In this paper, we present a novel insider attack called Matryoshka, which
employs an irrelevant scheduled-to-publish DNN model as a carrier model for
covert transmission of multiple secret models which memorize the functionality
of private ML data stored in local data centers. Instead of treating the
parameters of the carrier model as bit strings and applying conventional
steganography, we devise a novel parameter sharing approach which exploits the
learning capacity of the carrier model for information hiding.
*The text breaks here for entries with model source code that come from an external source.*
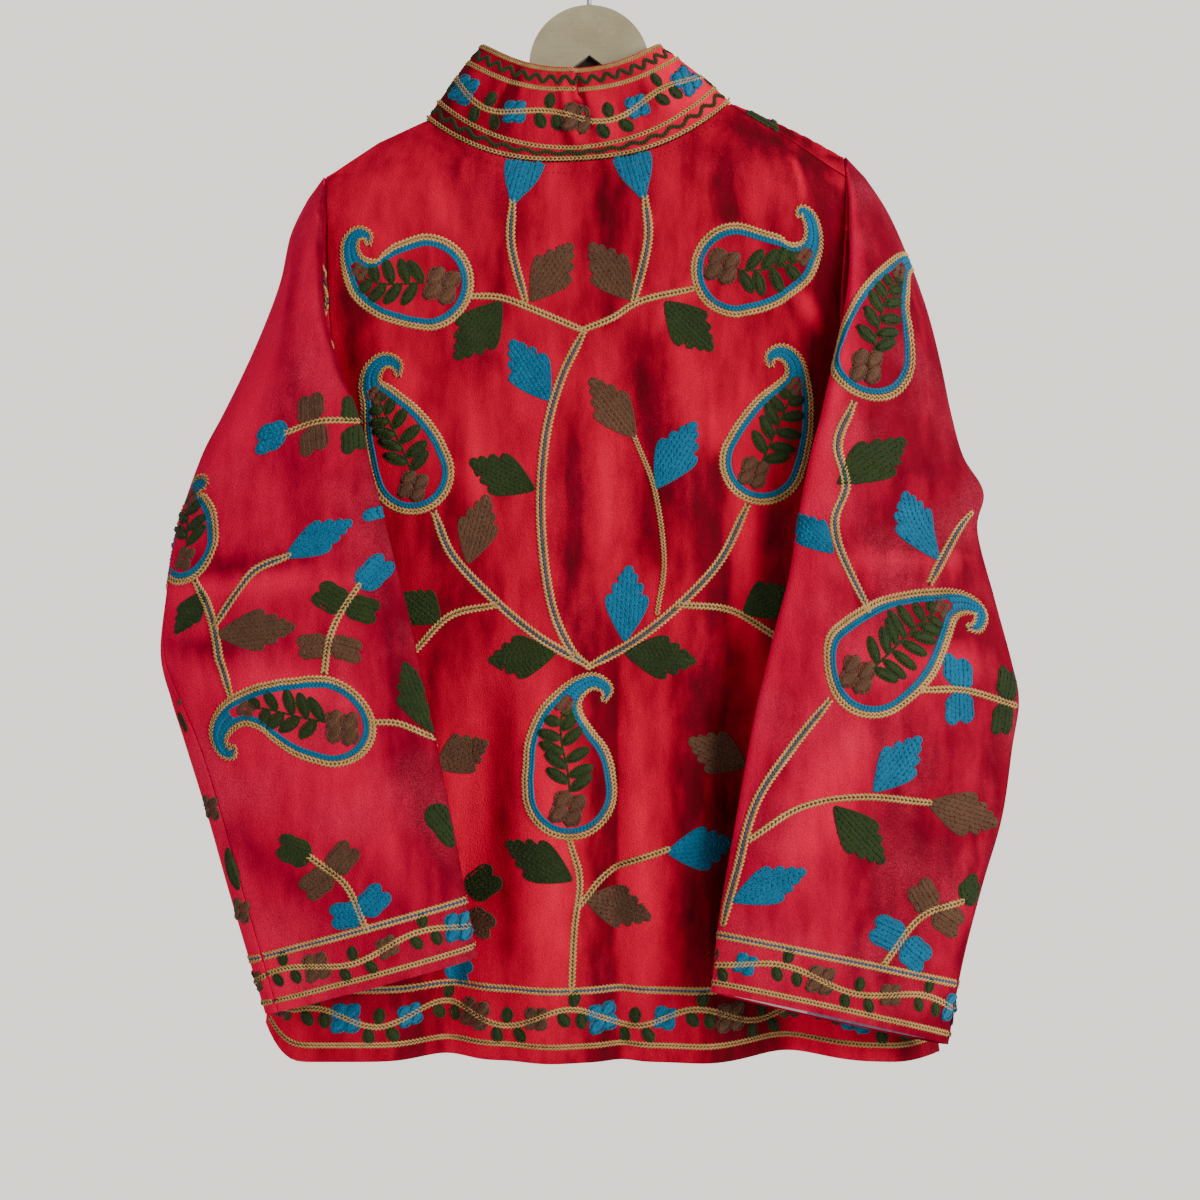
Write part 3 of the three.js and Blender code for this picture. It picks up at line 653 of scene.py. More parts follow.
def body_lattice(form: JacketForm, face: Face) -> Lattice:
    """Lattice of the back, or of both fronts, whose flat u runs to the viewer's right."""
    u = np.arange(-270, 271, 2.0)
    v = np.arange(-860, -120, 2.0)
    x = u if face is Face.BACK else -u
    grid_x, grid_z = np.meshgrid(x, v)
    return Lattice(u, v, stack(grid_x, form.sheet_y(face, grid_x, grid_z, grid_x), grid_z))


def collar_lattice(form: JacketForm) -> Lattice:
    """Lattice of the collar: u runs round from the centre back, and v climbs from the neck."""
    turn, climb = np.meshgrid(np.linspace(-np.pi, np.pi, 361), np.linspace(-0.05, 1.05, 45))
    points = form.collar_point(turn, climb)
    middle = points[22]
    run = np.concatenate([[0], np.cumsum(np.linalg.norm(np.diff(middle, axis=0), axis=1))])
    run -= run[180]
    u = np.arange(-240, 241, 2.0)
    turns = np.interp(u, run, turn[0])
    v = np.linspace(-3.5, 73.5, 45)
    return Lattice(u, v, form.collar_point(*np.meshgrid(turns, v / COLLAR_HIGH)))


class SleeveCloth:
    """One sleeve's creased tube over turn and share, and over flat millimetres."""

    def __init__(self, form: SleeveForm) -> None:
        """Lays the tube out, adds its creases, and measures it."""
        self.form = form
        self.turns = np.linspace(-np.pi, np.pi, 241)
        self.shares = np.linspace(0, 1, 321)
        plain = np.stack([form.across(self.turns, share) for share in self.shares])
        run = np.linalg.norm(np.diff(plain, axis=1), axis=2)
        girth = np.concatenate([np.zeros((len(self.shares), 1)), np.cumsum(run, axis=1)], axis=1)
        girth -= girth[:, 120:121]
        middle = plain[:, 180]
        steps = np.linalg.norm(np.diff(middle, axis=0), axis=1)
        self.down = np.concatenate([[0], np.cumsum(steps)])
        sign = -form.side.value
        self.flat_u = sign * girth
        held = smooth(self.down / 30)[:, None]
        depth = held * crease_depth(form.creases, self.flat_u, -self.down[:, None] + 0 * girth)
        self.points = plain - self.normals_of(plain) * depth[..., None]
        self.normals = self.normals_of(self.points)
        self.lattice = self.lay_flat()

    def normals_of(self, points: Array) -> Array:
        """Outward normals of the tube, joined at the inner seam below the underarm."""
        along = np.gradient(points, axis=1)
        first = self.form.head_rows / len(self.form.sections)
        closed = self.shares > first + 0.12
        wrap = (points[:, 1] - points[:, -2]) / 2
        along[closed, 0] = wrap[closed]
        along[closed, -1] = wrap[closed]
        down = np.gradient(points, axis=0)
        normals = unit(np.cross(down, along))
        return normals * self.form.side.value

    def lay_flat(self) -> Lattice:
        """Lattice over flat places, across from the outer edge and down as minus v."""
        u = np.arange(-190, 191, 2.0)
        v = np.arange(-2 * math.floor(self.down[-1] / 2), 1, 2.0)
        sign = -self.form.side.value
        rows = []
        for row in self.flat_u * sign:
            rows.append(np.interp(u * sign, row, np.arange(len(self.turns))))
        places = np.stack(rows)
        at_share = np.interp(-v, self.down, np.arange(len(self.shares)))
        i = np.minimum(at_share.astype(int), len(self.shares) - 2)
        s = (at_share - i)[:, None]
        column = mix(places[i], places[i + 1], s)
        j = np.minimum(column.astype(int), len(self.turns) - 2)
        t = (column - j)[..., None]
        return Lattice(u, v, between(self.points, i[:, None], j, s[..., None], t))

    def seam_u(self) -> Array:
        """Distance of the outer seam from the outer edge, at each share."""
        turns = self.form.outer_seam(self.shares)
        rows = self.flat_u * -self.form.side.value
        return np.array([np.interp(turn, self.turns, row) for turn, row in zip(turns, rows)])

    def sample(self, values: Array, turns: Array, shares: Array) -> Array:
        """Reading of the tube's points or normals.

        Args:
            values: The points or normals.
            turns: A row of turns for each share.
            shares: Shares down the sleeve.

        Returns:
            The readings, one row for each share.
        """
        at_turn = np.interp(turns, self.turns, np.arange(len(self.turns)))
        at_share = np.interp(shares, self.shares, np.arange(len(self.shares)))
        j = np.minimum(at_turn.astype(int), len(self.turns) - 2)
        i = np.minimum(at_share.astype(int), len(self.shares) - 2)[:, None]
        t = (at_turn - j)[..., None]
        s = (at_share[:, None] - i)[..., None]
        return between(values, i, j, s, t)


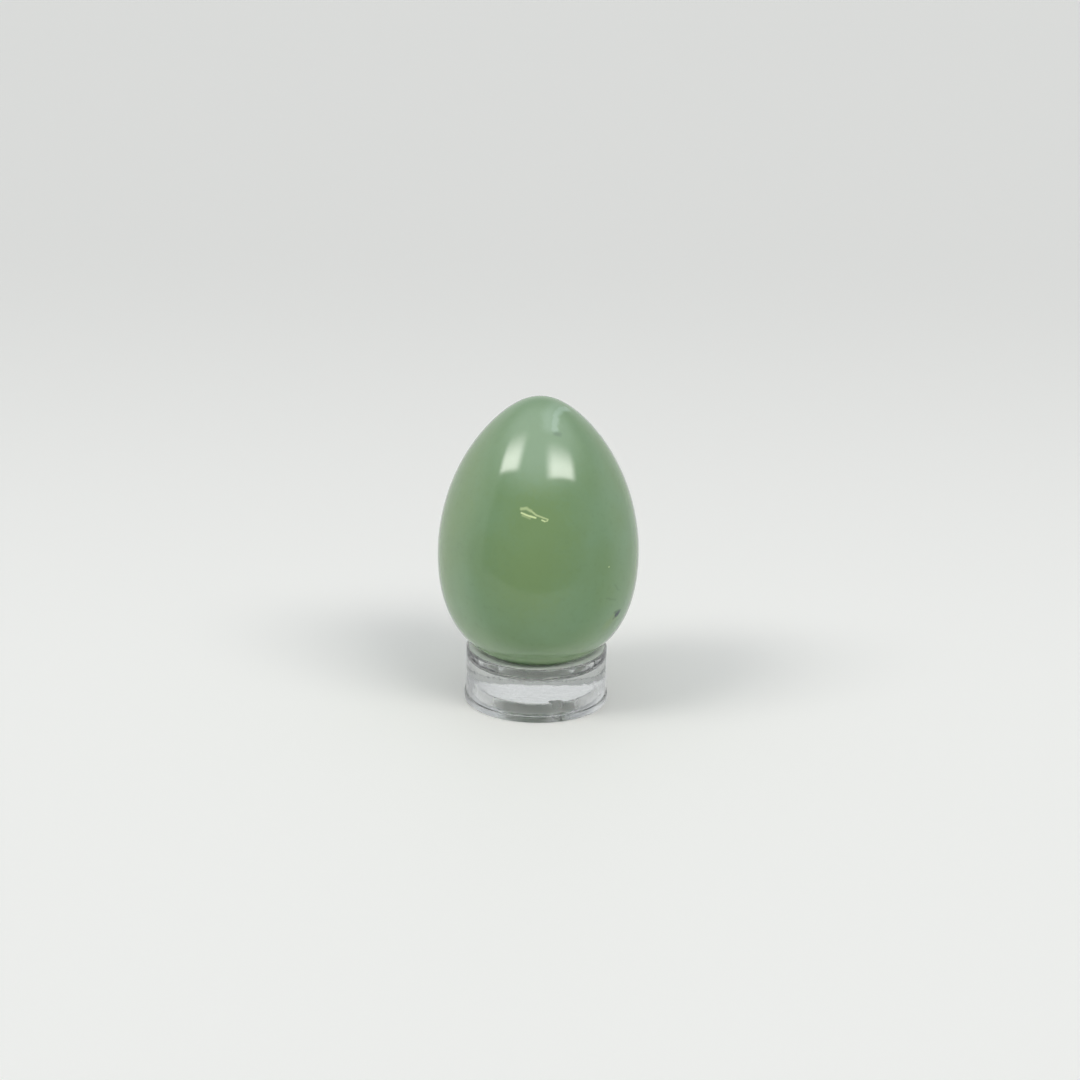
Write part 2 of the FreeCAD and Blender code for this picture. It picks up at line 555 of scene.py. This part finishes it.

Matryoshka
simultaneously achieves: (i) High Capacity -- With almost no utility loss of
the carrier model, Matryoshka can hide a 26x larger secret model or 8 secret
models of diverse architectures spanning different application domains in the
carrier model, neither of which can be done with existing steganography
techniques; (ii) Decoding Efficiency -- once downloading the published carrier
model, an outside colluder can exclusively decode the hidden models from the
carrier model with only several integer secrets and the knowledge of the hidden
model architecture; (iii) Effectiveness -- Moreover, almost all the recovered
models have similar performance as if it were trained independently on the
private data; (iv) Robustness -- Information redundancy is naturally
implemented to achieve resilience against common post-processing techniques on
the carrier before its publishing; (v) Covertness -- A model inspector with
different levels of prior knowledge could hardly differentiate a carrier model
from a normal model.